Mom was right, there’s no substitute for healthy eating.
Some of the most popular vitamin and mineral supplements — like those for vitamin D, calcium and vitamin C — had zero influence on lessening a person’s risk for cardiovascular disease, heart attack, stroke or premature death, a new study found.
“We were surprised to find so few positive effects of the most common supplements that people consume,” the study’s lead author and University of Toronto nutritional sciences professor, David Jenkins, said in a release. “Our review found that if you want to use multivitamins, vitamin D, calcium or vitamin C, it does no harm — but there is no apparent advantage either.”
The study reviewed data on vitamins A, B1, B2, B3 (niacin), B6, B9 (folic acid), C, D and E; and mineral supplements including calcium, iron, zinc, magnesium, and selenium.
The only pills the study found to be beneficial were folic acid and B-vitamins. The acid on its own and when combined with B-vitamins might reduce a person’s risk of cardio diseases and stroke.
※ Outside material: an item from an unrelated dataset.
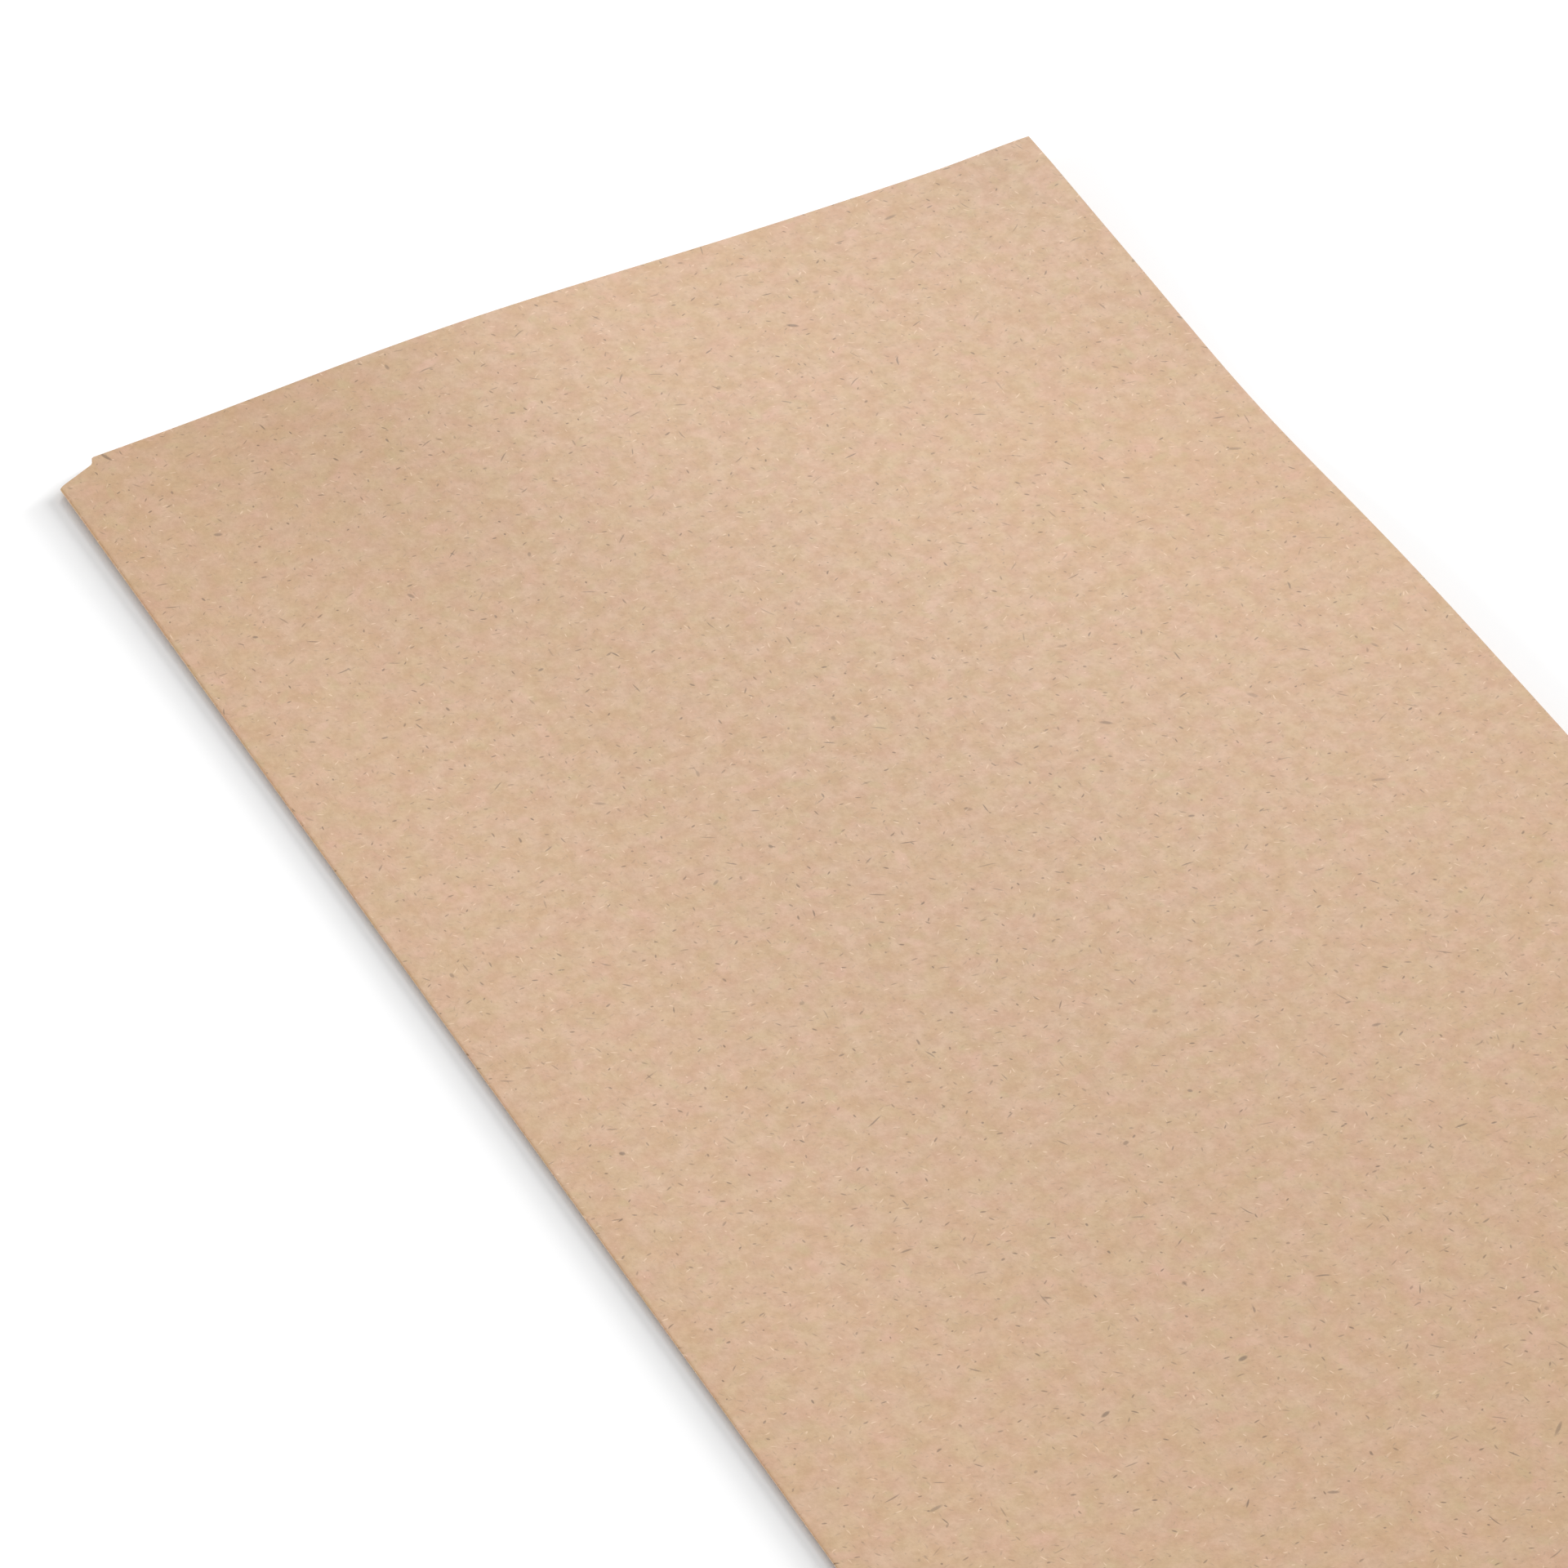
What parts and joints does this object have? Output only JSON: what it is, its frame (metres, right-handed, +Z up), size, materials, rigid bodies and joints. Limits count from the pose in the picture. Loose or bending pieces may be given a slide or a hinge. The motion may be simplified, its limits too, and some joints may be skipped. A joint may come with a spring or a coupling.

Inversely, the researchers discovered that introducing niacin and antioxidants to a diet that doesn’t need either might — very slightly — increase the risk of premature death.
“These findings suggest that people should be conscious of the supplements they’re taking and ensure they’re applicable to the specific vitamin or mineral deficiencies they have been advised of by their healthcare provider,” Jenkins said. “It’s most beneficial to rely on a healthy diet to get your fill of vitamins and minerals.